Fundamentally, my experience and research while writing my book came up with much the same conclusion as this study: We have to attack on all fronts. Bike-riding heatpumpified vegans without pets have very low carbon footprints.
Speaking of my book….
Special offer!
I do not want to put up a paywall on this site, but it provides a meaningful portion of my income. So here’s a limited time offer: I will send a signed copy of the print edition of “Living the 1.5 Lifestyle” to anyone in the USA or Canada who signs up for a one-year subscription (C$50, cheap at about US$35 ).

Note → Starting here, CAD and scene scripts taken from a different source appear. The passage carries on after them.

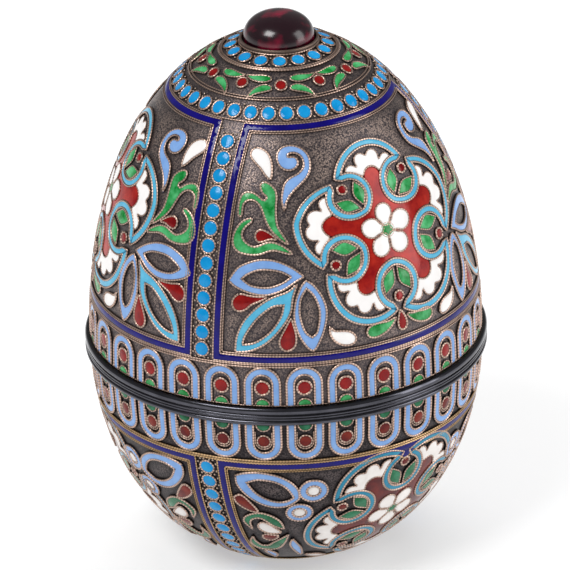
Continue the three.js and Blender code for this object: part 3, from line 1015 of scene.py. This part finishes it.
wire_pieces = []
enamel_pieces = []
for half, layers in (("lid", lid_layers), ("base", base_layers)):
    for layer, laid in layers.items():
        wire_pieces.append(wire_piece(f"{half}_{layer}_wires", laid))
    everything = [pair for laid in layers.values() for pair in laid]
    colours = sorted({c for sheet, _ in everything for c in (*sheet.cells, *sheet.rings)})
    for colour in colours:
        fill = FILLS.get(colour, (FILL_LIFT, DOME))
        piece = enamel_piece(f"{half}_{colour}_enamel", everything, colour, *fill)
        enamel_pieces.append((half, colour, piece))

# %% [markdown]
# ## How high a point stands
# Wear, patina and painted shade follow the height above the ground: the crests of wires are
# worn bright, and their roots are dark with patina and with painted shade. A value called rise
# keeps each point's lift off the outline, which comes from the outline's formula, so that a
# material can read it.

# %% Measure the rise of every point
def lift_of(points):
    """Distance of points in metres from the outline, in millimetres, outwards positive."""
    radius = np.hypot(points[:, 0], points[:, 1]) / MM
    height = points[:, 2] / MM - SEAM
    lid = height >= 0
    reach = np.where(lid, LID_REACH, BASE_REACH)
    taper = np.where(lid, LID_TAPER, BASE_TAPER)
    fullness = np.where(lid, LID_FULLNESS, BASE_FULLNESS)
    share = np.abs(height) / reach
    value = (radius / EGG_RADIUS) ** fullness + share ** taper - 1
    down = fullness * (radius / EGG_RADIUS) ** (fullness - 1) / EGG_RADIUS
    up = taper * share ** (taper - 1) / reach
    return value / np.hypot(down, up)


def mark_rise(piece):
    """Keeps the lift of each of a piece's points, for the wear and painted shade on it."""
    keep_values(piece.data, "rise", lift_of(points_of(piece.data)))


for piece in wire_pieces:
    mark_rise(piece)

# %% [markdown]
# ## Grains
# The ground of the pilasters is filled with tiny silver balls, melted from snips of wire
# and soldered between the dots. Each is a small sphere with few faces, because there are
# hundreds.

# %% Scatter the grains
GRAIN = 0.24
GRAIN_LIFT = GROUND_LIFT + 0.1


def grain_piece(name, laid_spots):
    """One mesh of small balls on spots laid by their places."""
    bm = bmesh.new()
    for spots, place in laid_spots:
        spots = np.array(spots)
        for spot in place(spots[:, 0], spots[:, 1], np.full(len(spots), GRAIN_LIFT)):
            bmesh.ops.create_icosphere(
                bm, subdivisions=1, radius=GRAIN * MM, matrix=Matrix.Translation(Vector(spot)))
    piece = finish_piece(name, mesh_from(bm, name))
    mark_rise(piece)
    return piece


cap_spots = [polar(d, (i + 0.5) * 10 + OUTER_PHASE) for i in range(36) for d in (18.9, 19.5, 21.5)]
cap_spots += [polar(d, (i + 0.5) * 22.5 + INNER_PHASE) for i in range(16) for d in (8.1, 9.9)]
upright = [laid_along(angle + between) for angle in panel_angles]
grain_pieces = [
    grain_piece("lid_grains", [(granules(*LID_DOTS), place) for place in upright]
                + [(cap_spots, laid_on_cap)]),
    grain_piece("base_grains", [(granules(*BASE_DOTS), place) for place in upright]),
]

# %% [markdown]
# ## Turned pieces
# The two shells, the rims and the collet were raised and turned on a lathe, so each is one
# profile spun round the axis. The shells have a true wall: the profile runs up the outside,
# over the mouth and down the gilded inside.

# %% Spin a profile
SHARP_ANGLE = 35
SHELL_TURNS, RIM_TURNS, STONE_TURNS = 264, 180, 96


def turned_piece(name, profile, segments):
    """A closed profile of radius and height in millimetres, spun round the axis."""
    bm = bmesh.new()
    verts = [bm.verts.new((r * MM, 0, (h + SEAM) * MM)) for r, h in profile]
    edges = [bm.edges.new((a, b)) for a, b in zip(verts, verts[1:] + verts[:1])]
    bmesh.ops.spin(
        bm, geom=verts + edges, angle=2 * math.pi, steps=segments, axis=(0, 0, 1),
        cent=(0, 0, 0), use_merge=True,
    )
    bmesh.ops.remove_doubles(bm, verts=bm.verts[:], dist=1e-7)
    on_axis = [edge for edge in bm.edges if not edge.link_faces]
    bmesh.ops.delete(bm, geom=on_axis, context="EDGES")
    bmesh.ops.recalc_face_normals(bm, faces=bm.faces[:])
    mesh = mesh_from(bm, name)
    mesh.set_sharp_from_angle(angle=math.radians(SHARP_ANGLE))
    return finish_piece(name, mesh)


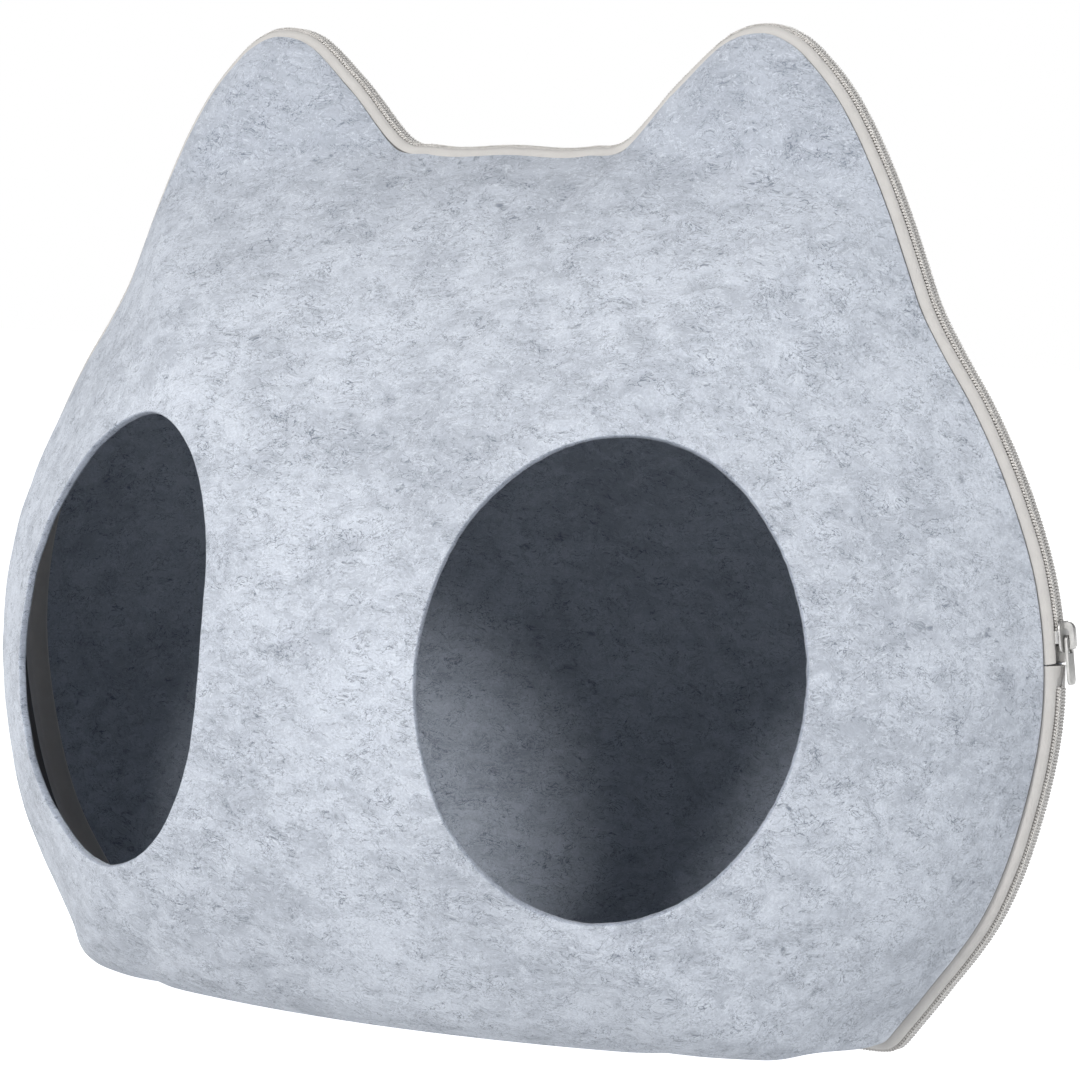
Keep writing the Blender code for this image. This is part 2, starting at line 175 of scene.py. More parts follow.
# closed or open mesh from arrays of triangles and quads; a closed one is
# turned so that its volume, the sum of a . (b x c) / 6, is positive
def makeMesh(name, points, faceArrays, material, uv=None, values=None, sharp=None, closed=True):
    points = np.asarray(points, float)
    if closed:
        volume = 0.0
        for f in faceArrays:
            for k in range(1, f.shape[1] - 1):
                a, b, c = points[f[:, 0]], points[f[:, k]], points[f[:, k + 1]]
                volume += float((a * np.cross(b, c)).sum())
        if volume < 0:
            faceArrays = [f[:, ::-1] for f in faceArrays]
    corners = np.concatenate([f.ravel() for f in faceArrays]).astype(np.int32)
    sizes = np.concatenate([np.full(len(f), f.shape[1]) for f in faceArrays])
    starts = np.concatenate([[0], np.cumsum(sizes)[:-1]]).astype(np.int32)
    mesh = bpy.data.meshes.new(name)
    mesh.vertices.add(len(points))
    mesh.vertices.foreach_set("co", points.astype(np.float32).ravel())
    mesh.loops.add(len(corners))
    mesh.loops.foreach_set("vertex_index", corners)
    mesh.polygons.add(len(starts))
    mesh.polygons.foreach_set("loop_start", starts)
    mesh.polygons.foreach_set("use_smooth", np.ones(len(starts), bool))
    if uv is not None:
        layer = mesh.uv_layers.new(name="UVMap")
        layer.data.foreach_set("uv", uv[corners].astype(np.float32).ravel())
    for key, value in (values or {}).items():
        layer = mesh.attributes.new(key, "FLOAT", "POINT")
        layer.data.foreach_set("value", np.asarray(value, np.float32))
    mesh.update(calc_edges=True)
    mesh.validate()
    if sharp is not None:
        mesh.set_sharp_from_angle(angle=math.radians(sharp))
    mesh.materials.append(material)
    item = bpy.data.objects.new(name, mesh)
    bpy.context.scene.collection.objects.link(item)
    return item


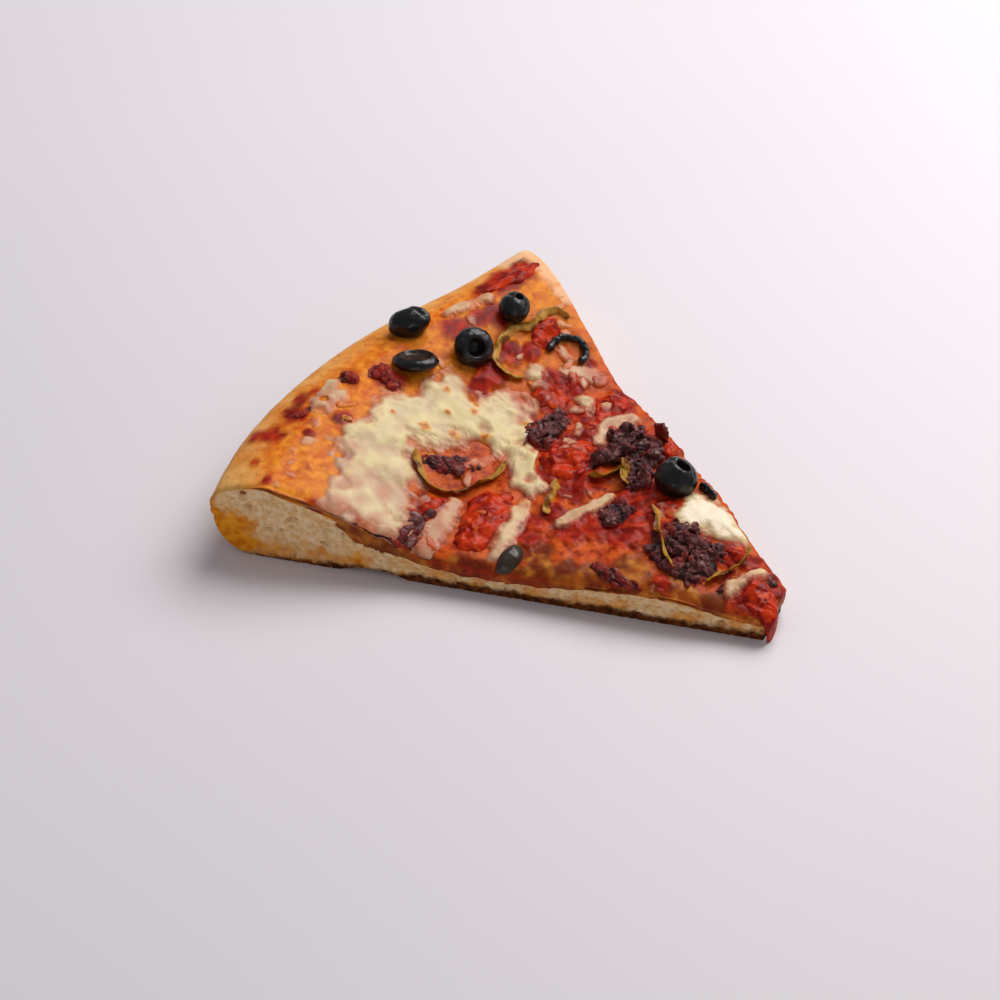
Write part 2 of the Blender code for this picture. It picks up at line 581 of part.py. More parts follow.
def add_piece(name, solid, material):
    """Puts a solid into the scene in metres, with the slice's middle at the origin."""
    points, triangles = solid
    mesh = bpy.data.meshes.new(name)
    middle = CRUST_RADIUS * (math.sin(back_angle(CRUST_RADIUS)) - math.sin(FRONT_ANGLE)) / 2
    origin = (middle, (FOREMOST + FARTHEST) / 2, 0)
    mesh.from_pydata(((points - origin) * MM).tolist(), [], triangles.tolist())
    mesh.materials.append(material)
    mesh.shade_smooth()
    mesh.set_sharp_from_angle(angle=math.radians(50))
    piece = bpy.data.objects.new(name, mesh)
    bpy.context.scene.collection.objects.link(piece)


def build():
    """Lays the slice from the bottom up, so that each piece rests on those before it."""
    for old in list(bpy.data.objects):
        bpy.data.objects.remove(old)
    materials = {kind: make_material(kind) for kind in COLOURS}
    ground = Ground()
    dough, sauce = box_shell(dough_lattice()), box_shell(sauce_lattice())
    ground.add(*dough)
    ground.add(*sauce)
    add_piece("dough", dough, materials["dough"])
    add_piece("sauce", sauce, materials["sauce"])
    for name, (outline, height) in LOW_MEAT.items():
        add_piece(name, lay_patch(ground, outline, height), materials["meat"])
    for name, (line, half_widths, height) in LOW_MEAT_STRIPS.items():
        add_piece(name, lay_strip(ground, line, half_widths, height), materials["meat"])
    add_piece("tomato_drape", lay_drape(ground), materials["tomato"])
    for name, (outline, height) in TOMATOES.items():
        add_piece(name, lay_patch(ground, outline, height, spokes=14), materials["tomato"])
    for name, (line, half_widths, height) in TOMATO_STRIPS.items():
        add_piece(name, lay_strip(ground, line, half_widths, height, count=7), materials["tomato"])
    main = lay_strip(ground, MAIN_CHEESE_LINE, MAIN_CHEESE_HALF_WIDTHS, MAIN_CHEESE_HEIGHT, count=26, across=6)
    add_piece("cheese_main", main, materials["cheese"])
    for name, (outline, height) in CHEESES.items():
        add_piece(name, lay_patch(ground, outline, height, spokes=14), materials["cheese"])
    for name, (line, half_widths, height) in CHEESE_STRIPS.items():
        add_piece(name, lay_strip(ground, line, half_widths, height), materials["cheese"])
    for name, (outline, height) in MEATS.items():
        large = height > LARGE_MEAT_HEIGHT
        solid = lay_patch(ground, outline, height, 18 if large else 12, 3 if large else 2, MEAT_BUMPS)
        add_piece(name, solid, materials["meat"])
    for name, (line, half_widths, height) in MEAT_STRIPS.items():
        add_piece(name, lay_strip(ground, line, half_widths, height, count=8), materials["meat"])
    for name, (line, half_width, count) in PEPPERS.items():
        solid = lay_strip(ground, line, (half_width, half_width), PEPPER_HEIGHT, count)
        add_piece(name, solid, materials["pepper"])
    for name, (line, half_width, count, height) in OLIVE_ARC.items():
        add_piece(name, lay_strip(ground, line, (half_width, half_width), height, count), materials["olive"])
    for name, (outline, height) in OLIVE_CHUNK.items():
        add_piece(name, lay_patch(ground, outline, height, 12, 2), materials["olive"])
    for name, settings in OLIVES.items():
        add_piece(name, lay_olive(ground, *settings), materials["olive"])


build()
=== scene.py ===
"""The looks of a cut slice of thick-crust pizza, as an add-on that is run as a script.

Shapes are worked out in millimetres. A place on the slice is (across, along): along is measured from the
middle of the whole round pizza towards the crust, and across is positive on the back cut and negative on the
front cut.
"""
import itertools
import math

import bpy
import numpy as np
from bpy.props import FloatProperty, FloatVectorProperty, PointerProperty
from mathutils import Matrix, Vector


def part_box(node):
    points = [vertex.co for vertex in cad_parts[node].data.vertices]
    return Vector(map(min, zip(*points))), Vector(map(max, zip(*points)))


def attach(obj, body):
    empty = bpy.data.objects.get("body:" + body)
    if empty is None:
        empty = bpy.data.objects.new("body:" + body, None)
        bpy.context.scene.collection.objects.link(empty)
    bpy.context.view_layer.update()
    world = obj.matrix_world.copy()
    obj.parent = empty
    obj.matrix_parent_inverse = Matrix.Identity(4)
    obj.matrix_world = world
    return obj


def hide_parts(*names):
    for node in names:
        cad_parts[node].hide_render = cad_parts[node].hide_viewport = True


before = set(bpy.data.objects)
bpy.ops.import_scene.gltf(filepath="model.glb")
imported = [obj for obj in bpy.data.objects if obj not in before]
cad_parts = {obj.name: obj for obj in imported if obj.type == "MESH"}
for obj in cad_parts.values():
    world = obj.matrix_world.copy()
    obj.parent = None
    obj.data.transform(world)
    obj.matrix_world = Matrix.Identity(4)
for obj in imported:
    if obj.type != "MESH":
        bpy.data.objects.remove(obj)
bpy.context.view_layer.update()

bl_info = {
    "name": "Pizza Slice",
    "version": (1, 0, 0),
    "blender": (4, 5, 0),
    "location": "View3D > Sidebar > Pizza",
    "description": "Makes a baked pizza slice with cheese, cured meat, tomato, pepper and olives",
    "category": "Object",
}

MM = 0.001

# The slice: a blunt wedge. Its front cut points at the middle of the round pizza, its back cut passes it
FRONT_ANGLE = math.radians(23.9)
BACK_ANGLE = math.radians(25.15)
BACK_SHIFT = 2.3
CRUST_RADIUS = 186.3
SLICE_ORIGIN = (0.807, 98.9, 0.0)
POINT_CUT = 16.0
POINT_SLANT = 2.2
POINT_ROUNDING = 1.2
CRUST_PULLS = (
    (-1, 0.0), (-0.6, 0.0), (-0.3, 1.4), (0.1, 3.6), (0.4, 5.4), (0.62, 5.8), (0.82, 3.6), (1.0, 0.0),
)
PULL_START = 145.0
PULL_END = 176.0
TOP_HEIGHTS = (
    (16, 7.9), (32, 10.6), (50, 12.7), (75, 11.6), (105, 10.9), (124, 12.9), (140, 19.3), (153, 24.9),
    (168, 27.8),
)
CREST_RADIUS = 168.0
CREST_HEIGHT = 27.8
SIDE_HEIGHT = 18.0
FOOT_RADIUS = 173.5
WALL_RADIUS = 184.1
ARCH_RISE = 2.2
ARCH_MIDDLE = 136.0
ARCH_HALF_LENGTH = 11.0
CUT_ROLL = 2.0
CUT_ROLL_WIDTH = 5.0
SAUCE_END = 173.0
SAUCE_THICKNESS = 0.8
SQUEEZE = 0.5

# How far the underside of a topping lies below what carries it, and how far its thinned edge may sink
BURIED = 1.1
DEEPEST_EDGE = -0.7

# Where the topping that runs over the front cut ends, as (radius, height)
FRONT_LIP = (
    (16, 5.0), (31, 6.6), (45, 10.2), (58, 9.4), (70, 9.2), (78, 6.9), (93, 5.7), (110, 5.4), (127, 8.7),
    (138, 10.8), (147, 15.0), (152, 17.5), (156, 23.0), (175, 26.0),
)

# Zones of colour on the topping, as (across, along, radius)
RED_ZONES = (
    (-33, 120, 5), (-38, 121, 4), (22, 139, 6), (15, 139, 4), (33, 140, 5), (38, 136, 4), (47, 137, 5),
    (-5, 157, 4.5), (26, 156, 5), (40, 151, 5), (35, 154, 4), (-14, 168, 3), (-37, 169, 4), (-48, 170, 4),
    (-29, 157, 3), (-37, 147, 3), (28, 112, 5), (30, 120, 6), (27, 117, 4), (36, 125, 4), (33, 104, 6),
    (40, 103, 6), (45, 106, 4), (38, 119, 4), (14, 105, 8), (22, 103, 6), (8, 99, 7), (3, 103, 4),
    (14, 97, 6), (8, 91, 6), (1, 92, 5), (17, 72, 6), (12, 67, 6), (8, 74, 6), (3, 69, 6), (-5, 68, 7),
    (-8, 77, 6), (-14, 81, 5), (-10, 91, 4), (-24, 90, 4), (-18, 93, 4), (6, 38, 5), (8, 31, 4),
    (-2, 24, 7), (4, 22, 5), (-7, 17, 5), (-17, 47, 3), (36, 86, 5), (34, 79, 4), (-65, 156, 2),
    (-53, 119, 3), (-57, 131, 3), (-62, 140, 2.5), (0, 60, 6), (60, 157, 5), (52, 158, 5), (50, 121, 2),
    (56, 161, 5), (64, 159, 4), (47, 161, 4), (-30, 173, 3), (-36, 172, 2.5), (-50, 174, 2.5),
    (-24, 171, 2), (-60, 165, 1.6), (-41, 160, 2), (-47, 166, 2),
)
YELLOW_ZONES = (
    (-33, 79, 6), (-27, 84, 5), (-30, 71, 6), (-24, 65, 5), (-38, 85, 5), (-17, 57, 6), (-14, 45, 5),
    (-15, 38, 4), (-12, 31, 4), (-50, 107, 4), (-45, 99, 5), (-43, 94, 5), (-1, 97, 2), (-3, 15, 5),
    (3, 16, 4), (-20, 51, 5),
)
# Painted light: the back-right corner of the crust, where the key light falls most, is coloured paler.
LIT_CORNER_ZONES = ((71, 156, 7), (69, 148, 6), (68, 165, 7), (73, 163, 8), (64, 141, 4))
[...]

Obviously, some carbon reduction actions are much easier than others. We've found not flying easy, because our only child lives within train travel distance and flying is pretty unpleasant. But we have friends in Maine with two kids and four grandkids in Colorado. They aren't, and shouldn't, giving up flying.
We've found not eating meat easy too. We both like to cook and giving up meat has lead us to more creative cooking and better and healthier meals. We're not completely vegan, but rarely eat fish and only occasionally eat shellfish. The only dairy is about a pound of Parmigianno Reggiano every year.
Having no car is impossible when you live in rural Maine. We've got heat pumps, mostly powered by rooftop solar.
I guess what I'm trying to say is that anyone can employ carbon reduction actions, but what those actions are will vary with people's individual situation.
It'd be interesting to see what we'd do if we all had a per capita carbon budget. You want to fly to Europe, go ahead, but no steak for you!
You absolutely nailed it, friend. I love learning from you and watching you continue to make this accessible for a lot more people.
This vegan, bike-riding, dog-loving Seattle gal is with you! I attack on the fronts I can!